**Brief**:
Pull out every line from the listing that has the word "materials".

**Dataset excerpt**:
_ _ _ _

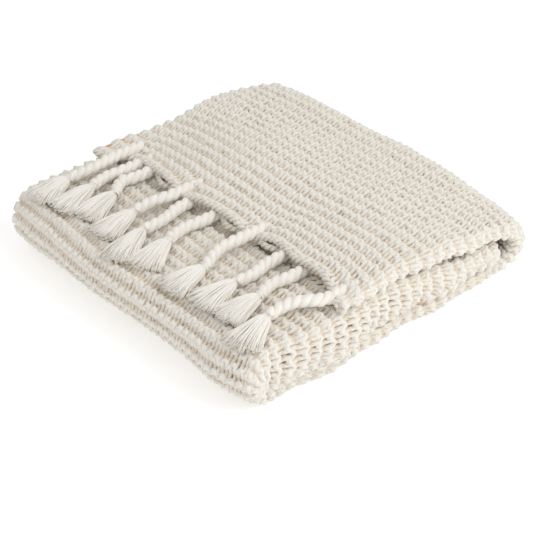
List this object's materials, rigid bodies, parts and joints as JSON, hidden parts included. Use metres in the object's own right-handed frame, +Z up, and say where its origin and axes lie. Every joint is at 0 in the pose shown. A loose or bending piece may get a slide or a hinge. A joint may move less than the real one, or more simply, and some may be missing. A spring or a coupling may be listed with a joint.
{
  "type": "folded throw blanket",
  "caption": "Chunky cotton knit throw folded into a square pile, its tasselled end lying on top as a flap that lifts about the right-hand turn.",
  "frame": {"origin": "centre of the folded pile's footprint, on the surface that it lies on", "axes": "+X across the fold lines, from the left turn to the right turn; +Y along the fold lines, from the near side to the far side; +Z up"},
  "size_m": [0.445, 0.424, 0.1],
  "materials": {
    "knitted_cotton": "matte",
    "twisted_cord": "matte",
    "binding_thread": "matte",
    "loose_yarn": "matte"
  },
  "bodies": {
    "pile": {"bottom_run_far_side_fold": "knitted_cotton", "bottom_run_inner_layer": "knitted_cotton", "bottom_run_middle_layer": "knitted_cotton", "bottom_run_near_side_fold": "knitted_cotton", "bottom_run_outer_layer": "knitted_cotton", "inner_end_rims": "knitted_cotton", "inner_run_layers": "knitted_cotton", "inner_tassel_bindings": "binding_thread", "inner_tassel_brushes": "loose_yarn", "inner_tassel_cords": "twisted_cord", "inner_turn": "knitted_cotton", "left_turn": "knitted_cotton", "right_turn": "knitted_cotton", "upper_run_far_side_fold": "knitted_cotton", "upper_run_inner_layer": "knitted_cotton", "upper_run_middle_layer": "knitted_cotton", "upper_run_near_side_fold": "knitted_cotton", "upper_run_outer_layer": "knitted_cotton"},
    "flap": {"flap_far_side_fold": "knitted_cotton", "flap_inner_layer": "knitted_cotton", "flap_inner_rim": "knitted_cotton", "flap_middle_layer": "knitted_cotton", "flap_middle_rim": "knitted_cotton", "flap_near_side_fold": "knitted_cotton", "flap_outer_layer": "knitted_cotton", "flap_outer_rim": "knitted_cotton"},
    "tassel_1": {"tassel_1_binding": "binding_thread", "tassel_1_brush": "loose_yarn", "tassel_1_cord": "twisted_cord"},
    "tassel_2": {"tassel_2_binding": "binding_thread", "tassel_2_brush": "loose_yarn", "tassel_2_cord": "twisted_cord"},
    "tassel_3": {"tassel_3_binding": "binding_thread", "tassel_3_brush": "loose_yarn", "tassel_3_cord": "twisted_cord"},
    "tassel_4": {"tassel_4_binding": "binding_thread", "tassel_4_brush": "loose_yarn", "tassel_4_cord": "twisted_cord"},
    "tassel_5": {"tassel_5_binding": "binding_thread", "tassel_5_brush": "loose_yarn", "tassel_5_cord": "twisted_cord"},
    "tassel_6": {"tassel_6_binding": "binding_thread", "tassel_6_brush": "loose_yarn", "tassel_6_cord": "twisted_cord"},
    "tassel_7": {"tassel_7_binding": "binding_thread", "tassel_7_brush": "loose_yarn", "tassel_7_cord": "twisted_cord"},
    "tassel_8": {"tassel_8_binding": "binding_thread", "tassel_8_brush": "loose_yarn", "tassel_8_cord": "twisted_cord"},
    "tassel_9": {"tassel_9_binding": "binding_thread", "tassel_9_brush": "loose_yarn", "tassel_9_cord": "twisted_cord"},
    "tassel_10": {"tassel_10_binding": "binding_thread", "tassel_10_brush": "loose_yarn", "tassel_10_cord": "twisted_cord"}
  },
  "joints": [
    {"name": "flap_lift", "type": "hinge", "parent": "pile", "child": "flap", "pos_m": [0.1835, 0, 0.039], "axis": [0, 1, 0], "range_deg": [0, 90], "deforming": ["right_turn"]},
    {"name": "tassel_1_swing", "type": "hinge", "parent": "flap", "child": "tassel_1", "pos_m": [-0.0895, 0.175, 0.092], "axis": [0, 1, 0], "range_deg": [0, 90]},
    {"name": "tassel_2_swing", "type": "hinge", "parent": "flap", "child": "tassel_2", "pos_m": [-0.0895, 0.151, 0.0835], "axis": [0, 1, 0], "range_deg": [0, 90]},
    {"name": "tassel_3_swing", "type": "hinge", "parent": "flap", "child": "tassel_3", "pos_m": [-0.0895, 0.13, 0.0835], "axis": [0, 1, 0], "range_deg": [0, 90]},
    {"name": "tassel_4_swing", "type": "hinge", "parent": "flap", "child": "tassel_4", "pos_m": [-0.0895, 0.066, 0.092], "axis": [0, 1, 0], "range_deg": [0, 90]},
    {"name": "tassel_5_swing", "type": "hinge", "parent": "flap", "child": "tassel_5", "pos_m": [-0.0895, 0.048, 0.0835], "axis": [0, 1, 0], "range_deg": [0, 90]},
    {"name": "tassel_6_swing", "type": "hinge", "parent": "flap", "child": "tassel_6", "pos_m": [-0.0895, 0.009, 0.0835], "axis": [0, 1, 0], "range_deg": [0, 90]},
    {"name": "tassel_7_swing", "type": "hinge", "parent": "flap", "child": "tassel_7", "pos_m": [-0.0895, -0.051, 0.092], "axis": [0, 1, 0], "range_deg": [0, 90]},
    {"name": "tassel_8_swing", "type": "hinge", "parent": "flap", "child": "tassel_8", "pos_m": [-0.0895, -0.099, 0.0835], "axis": [0, 1, 0], "range_deg": [0, 90]},
    {"name": "tassel_9_swing", "type": "hinge", "parent": "flap", "child": "tassel_9", "pos_m": [-0.0895, -0.134, 0.0835], "axis": [0, 1, 0], "range_deg": [0, 90]},
    {"name": "tassel_10_swing", "type": "hinge", "parent": "flap", "child": "tassel_10", "pos_m": [-0.0895, -0.193, 0.092], "axis": [0, 1, 0], "range_deg": [0, 90]}
  ]
}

_ _ _ _

**Result of this exercise**:
List this object's materials, rigid bodies, parts and joints as JSON, hidden parts included. Use metres in the object's own right-handed frame, +Z up, and say where its origin and axes lie. Every joint is at 0 in the pose shown. A loose or bending piece may get a slide or a hinge. A joint may move less than the real one, or more simply, and some may be missing. A spring or a coupling may be listed with a joint.
  "materials": {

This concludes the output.